Aim of the exercise: Word for word, restate the lines from the start of the data below through the line containing "return outer + bead".
● ● ●
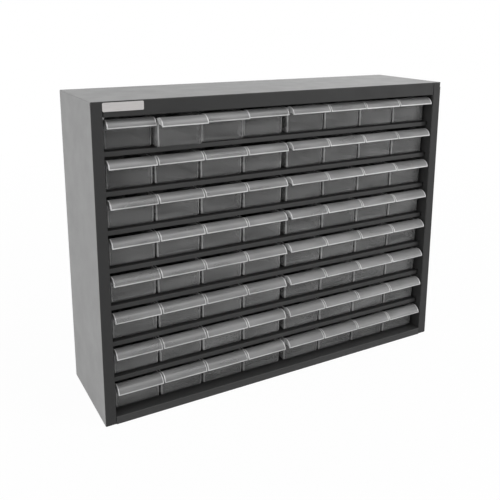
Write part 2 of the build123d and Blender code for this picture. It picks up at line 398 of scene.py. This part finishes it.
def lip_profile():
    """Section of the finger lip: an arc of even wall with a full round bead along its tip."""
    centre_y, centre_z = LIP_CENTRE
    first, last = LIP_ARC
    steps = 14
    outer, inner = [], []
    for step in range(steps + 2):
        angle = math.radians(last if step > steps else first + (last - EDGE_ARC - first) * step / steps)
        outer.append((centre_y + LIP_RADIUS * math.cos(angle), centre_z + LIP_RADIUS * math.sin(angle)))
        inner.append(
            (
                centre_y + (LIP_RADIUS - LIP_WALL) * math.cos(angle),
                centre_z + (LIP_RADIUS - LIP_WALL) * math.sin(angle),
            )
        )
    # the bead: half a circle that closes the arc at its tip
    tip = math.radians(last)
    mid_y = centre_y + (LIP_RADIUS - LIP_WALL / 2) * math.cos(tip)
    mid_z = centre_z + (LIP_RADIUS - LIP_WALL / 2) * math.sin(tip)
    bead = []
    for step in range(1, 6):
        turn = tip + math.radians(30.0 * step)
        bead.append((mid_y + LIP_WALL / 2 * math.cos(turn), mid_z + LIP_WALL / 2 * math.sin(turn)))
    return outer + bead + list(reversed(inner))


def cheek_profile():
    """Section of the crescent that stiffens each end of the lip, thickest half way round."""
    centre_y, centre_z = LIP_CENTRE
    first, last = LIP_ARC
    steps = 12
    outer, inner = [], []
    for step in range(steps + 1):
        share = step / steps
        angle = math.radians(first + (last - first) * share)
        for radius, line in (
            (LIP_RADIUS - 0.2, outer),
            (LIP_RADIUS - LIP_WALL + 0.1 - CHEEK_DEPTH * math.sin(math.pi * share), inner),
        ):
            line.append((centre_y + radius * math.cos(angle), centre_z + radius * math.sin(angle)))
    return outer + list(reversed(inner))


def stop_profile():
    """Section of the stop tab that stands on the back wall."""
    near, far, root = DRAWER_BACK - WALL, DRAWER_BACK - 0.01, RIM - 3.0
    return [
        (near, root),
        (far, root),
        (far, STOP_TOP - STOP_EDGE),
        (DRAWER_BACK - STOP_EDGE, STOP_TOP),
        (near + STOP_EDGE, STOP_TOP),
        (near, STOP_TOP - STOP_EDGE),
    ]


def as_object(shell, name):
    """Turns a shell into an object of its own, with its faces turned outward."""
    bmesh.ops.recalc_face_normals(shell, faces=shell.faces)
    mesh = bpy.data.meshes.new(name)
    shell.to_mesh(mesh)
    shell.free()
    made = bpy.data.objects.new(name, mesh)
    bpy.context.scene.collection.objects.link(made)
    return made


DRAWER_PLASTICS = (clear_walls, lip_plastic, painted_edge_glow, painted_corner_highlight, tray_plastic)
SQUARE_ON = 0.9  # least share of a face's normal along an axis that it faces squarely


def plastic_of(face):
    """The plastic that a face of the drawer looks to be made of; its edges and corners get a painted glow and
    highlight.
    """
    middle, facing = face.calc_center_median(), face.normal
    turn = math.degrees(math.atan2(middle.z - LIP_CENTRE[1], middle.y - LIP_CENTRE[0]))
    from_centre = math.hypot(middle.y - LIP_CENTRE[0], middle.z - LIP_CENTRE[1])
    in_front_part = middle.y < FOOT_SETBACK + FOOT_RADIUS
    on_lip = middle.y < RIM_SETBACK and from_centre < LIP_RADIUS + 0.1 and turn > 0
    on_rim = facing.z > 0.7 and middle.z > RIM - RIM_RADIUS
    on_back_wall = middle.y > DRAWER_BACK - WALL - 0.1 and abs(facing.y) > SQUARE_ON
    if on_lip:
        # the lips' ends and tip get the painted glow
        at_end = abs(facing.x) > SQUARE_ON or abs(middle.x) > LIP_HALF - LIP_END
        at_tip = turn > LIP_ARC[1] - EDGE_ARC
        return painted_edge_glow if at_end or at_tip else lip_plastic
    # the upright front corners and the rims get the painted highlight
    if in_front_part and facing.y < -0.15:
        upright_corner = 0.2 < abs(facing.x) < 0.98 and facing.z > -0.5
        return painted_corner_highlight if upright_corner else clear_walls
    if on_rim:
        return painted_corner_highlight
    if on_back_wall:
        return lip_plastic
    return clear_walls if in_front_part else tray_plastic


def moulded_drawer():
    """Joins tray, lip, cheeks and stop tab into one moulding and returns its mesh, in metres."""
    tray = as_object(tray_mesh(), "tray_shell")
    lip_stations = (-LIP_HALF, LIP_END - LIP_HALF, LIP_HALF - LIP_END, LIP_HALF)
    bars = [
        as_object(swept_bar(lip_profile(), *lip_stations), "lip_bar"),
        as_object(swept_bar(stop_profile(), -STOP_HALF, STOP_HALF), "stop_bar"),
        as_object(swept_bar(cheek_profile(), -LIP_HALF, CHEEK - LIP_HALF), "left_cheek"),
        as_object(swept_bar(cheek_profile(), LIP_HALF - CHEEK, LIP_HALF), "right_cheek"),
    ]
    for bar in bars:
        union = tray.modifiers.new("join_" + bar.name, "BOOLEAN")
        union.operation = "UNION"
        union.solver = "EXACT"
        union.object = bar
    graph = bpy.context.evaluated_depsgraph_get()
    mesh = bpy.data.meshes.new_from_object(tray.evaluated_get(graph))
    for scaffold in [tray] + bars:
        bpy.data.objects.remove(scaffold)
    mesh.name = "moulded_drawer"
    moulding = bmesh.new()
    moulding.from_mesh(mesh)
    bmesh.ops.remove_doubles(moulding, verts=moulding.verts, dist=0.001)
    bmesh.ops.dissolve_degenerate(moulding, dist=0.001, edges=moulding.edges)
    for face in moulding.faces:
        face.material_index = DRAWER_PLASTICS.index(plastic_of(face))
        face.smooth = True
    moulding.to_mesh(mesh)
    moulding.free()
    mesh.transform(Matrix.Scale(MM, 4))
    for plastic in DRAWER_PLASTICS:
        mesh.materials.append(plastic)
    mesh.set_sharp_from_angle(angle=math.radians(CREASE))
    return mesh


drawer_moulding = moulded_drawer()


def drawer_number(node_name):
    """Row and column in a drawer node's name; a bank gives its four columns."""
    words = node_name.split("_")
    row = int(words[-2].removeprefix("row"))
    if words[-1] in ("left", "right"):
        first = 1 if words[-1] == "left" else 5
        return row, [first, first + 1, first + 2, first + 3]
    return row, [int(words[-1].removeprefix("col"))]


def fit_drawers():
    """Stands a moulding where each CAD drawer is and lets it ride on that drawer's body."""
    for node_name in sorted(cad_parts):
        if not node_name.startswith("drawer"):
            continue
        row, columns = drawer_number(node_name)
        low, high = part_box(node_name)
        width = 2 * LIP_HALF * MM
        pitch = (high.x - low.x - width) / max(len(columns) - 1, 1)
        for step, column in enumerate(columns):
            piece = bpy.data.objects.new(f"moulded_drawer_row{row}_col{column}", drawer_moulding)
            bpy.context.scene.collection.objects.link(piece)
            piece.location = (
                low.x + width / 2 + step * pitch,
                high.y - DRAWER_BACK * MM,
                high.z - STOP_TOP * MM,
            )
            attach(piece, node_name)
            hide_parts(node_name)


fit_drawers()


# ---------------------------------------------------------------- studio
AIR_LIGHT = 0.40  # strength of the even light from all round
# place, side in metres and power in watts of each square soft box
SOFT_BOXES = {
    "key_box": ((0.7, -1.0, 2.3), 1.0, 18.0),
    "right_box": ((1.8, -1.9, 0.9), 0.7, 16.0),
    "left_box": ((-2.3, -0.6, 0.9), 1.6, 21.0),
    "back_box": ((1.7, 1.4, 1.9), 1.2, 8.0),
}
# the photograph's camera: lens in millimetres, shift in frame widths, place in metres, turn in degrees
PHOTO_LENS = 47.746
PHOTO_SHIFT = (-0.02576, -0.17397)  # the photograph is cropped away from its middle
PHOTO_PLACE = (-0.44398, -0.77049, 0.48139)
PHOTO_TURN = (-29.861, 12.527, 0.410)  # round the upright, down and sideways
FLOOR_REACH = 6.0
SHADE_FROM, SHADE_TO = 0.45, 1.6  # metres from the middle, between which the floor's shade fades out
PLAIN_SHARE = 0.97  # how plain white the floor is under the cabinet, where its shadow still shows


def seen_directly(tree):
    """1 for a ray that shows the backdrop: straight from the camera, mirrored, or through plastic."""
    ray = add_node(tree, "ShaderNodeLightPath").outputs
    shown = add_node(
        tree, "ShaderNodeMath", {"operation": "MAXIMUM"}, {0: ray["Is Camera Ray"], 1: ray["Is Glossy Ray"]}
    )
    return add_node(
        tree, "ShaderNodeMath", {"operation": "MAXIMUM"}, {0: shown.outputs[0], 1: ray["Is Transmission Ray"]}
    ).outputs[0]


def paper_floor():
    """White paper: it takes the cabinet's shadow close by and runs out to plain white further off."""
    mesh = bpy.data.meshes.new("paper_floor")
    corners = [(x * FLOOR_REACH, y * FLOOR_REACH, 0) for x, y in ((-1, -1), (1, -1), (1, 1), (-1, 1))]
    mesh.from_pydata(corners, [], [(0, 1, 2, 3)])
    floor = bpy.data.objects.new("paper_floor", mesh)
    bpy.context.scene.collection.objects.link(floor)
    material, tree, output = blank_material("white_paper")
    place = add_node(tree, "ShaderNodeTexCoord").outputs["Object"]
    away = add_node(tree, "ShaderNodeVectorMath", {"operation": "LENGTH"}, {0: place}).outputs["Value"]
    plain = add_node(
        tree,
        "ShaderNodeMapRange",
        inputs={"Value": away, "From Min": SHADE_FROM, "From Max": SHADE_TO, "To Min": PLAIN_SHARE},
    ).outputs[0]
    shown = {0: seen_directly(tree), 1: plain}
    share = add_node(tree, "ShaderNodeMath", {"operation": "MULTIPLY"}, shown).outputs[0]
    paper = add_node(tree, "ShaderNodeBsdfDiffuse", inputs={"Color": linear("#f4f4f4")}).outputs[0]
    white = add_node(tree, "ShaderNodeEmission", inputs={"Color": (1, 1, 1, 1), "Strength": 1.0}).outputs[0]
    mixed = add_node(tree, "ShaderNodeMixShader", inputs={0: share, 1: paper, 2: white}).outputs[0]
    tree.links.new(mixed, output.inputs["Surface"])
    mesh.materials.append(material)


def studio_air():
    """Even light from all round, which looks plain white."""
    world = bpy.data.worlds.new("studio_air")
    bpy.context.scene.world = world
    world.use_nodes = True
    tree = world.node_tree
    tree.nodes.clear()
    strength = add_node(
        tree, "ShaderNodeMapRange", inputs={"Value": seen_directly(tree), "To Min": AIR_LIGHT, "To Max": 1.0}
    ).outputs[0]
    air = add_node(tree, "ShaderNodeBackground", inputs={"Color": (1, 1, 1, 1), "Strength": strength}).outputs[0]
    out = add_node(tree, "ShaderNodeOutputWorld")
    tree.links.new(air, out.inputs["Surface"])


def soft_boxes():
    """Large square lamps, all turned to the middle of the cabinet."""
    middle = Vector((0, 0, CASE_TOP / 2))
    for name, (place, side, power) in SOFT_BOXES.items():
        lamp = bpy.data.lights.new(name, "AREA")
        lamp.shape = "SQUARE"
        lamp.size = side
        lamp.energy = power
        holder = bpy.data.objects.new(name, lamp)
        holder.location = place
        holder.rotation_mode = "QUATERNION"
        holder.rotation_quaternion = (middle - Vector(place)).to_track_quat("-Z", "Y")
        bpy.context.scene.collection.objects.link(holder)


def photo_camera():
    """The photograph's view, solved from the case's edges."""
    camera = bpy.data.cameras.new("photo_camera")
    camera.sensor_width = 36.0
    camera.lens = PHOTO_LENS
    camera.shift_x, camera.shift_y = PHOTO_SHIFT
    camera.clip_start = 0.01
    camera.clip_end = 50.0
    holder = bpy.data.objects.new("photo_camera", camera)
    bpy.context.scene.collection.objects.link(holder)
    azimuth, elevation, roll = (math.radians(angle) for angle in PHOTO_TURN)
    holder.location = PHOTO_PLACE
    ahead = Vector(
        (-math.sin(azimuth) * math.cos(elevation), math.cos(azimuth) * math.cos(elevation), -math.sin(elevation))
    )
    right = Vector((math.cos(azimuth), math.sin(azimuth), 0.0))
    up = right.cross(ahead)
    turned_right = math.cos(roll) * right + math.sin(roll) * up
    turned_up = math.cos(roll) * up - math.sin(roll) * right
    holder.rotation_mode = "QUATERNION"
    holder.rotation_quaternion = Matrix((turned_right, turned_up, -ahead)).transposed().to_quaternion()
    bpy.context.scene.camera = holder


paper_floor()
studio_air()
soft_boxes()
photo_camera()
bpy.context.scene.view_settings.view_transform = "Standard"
● ● ●
Task answer:
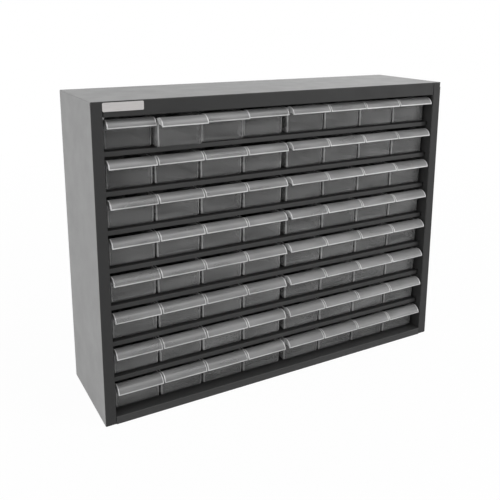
Write part 2 of the build123d and Blender code for this picture. It picks up at line 398 of scene.py. This part finishes it.
def lip_profile():
    """Section of the finger lip: an arc of even wall with a full round bead along its tip."""
    centre_y, centre_z = LIP_CENTRE
    first, last = LIP_ARC
    steps = 14
    outer, inner = [], []
    for step in range(steps + 2):
        angle = math.radians(last if step > steps else first + (last - EDGE_ARC - first) * step / steps)
        outer.append((centre_y + LIP_RADIUS * math.cos(angle), centre_z + LIP_RADIUS * math.sin(angle)))
        inner.append(
            (
                centre_y + (LIP_RADIUS - LIP_WALL) * math.cos(angle),
                centre_z + (LIP_RADIUS - LIP_WALL) * math.sin(angle),
            )
        )
    # the bead: half a circle that closes the arc at its tip
    tip = math.radians(last)
    mid_y = centre_y + (LIP_RADIUS - LIP_WALL / 2) * math.cos(tip)
    mid_z = centre_z + (LIP_RADIUS - LIP_WALL / 2) * math.sin(tip)
    bead = []
    for step in range(1, 6):
        turn = tip + math.radians(30.0 * step)
        bead.append((mid_y + LIP_WALL / 2 * math.cos(turn), mid_z + LIP_WALL / 2 * math.sin(turn)))
    return outer + bead + list(reversed(inner))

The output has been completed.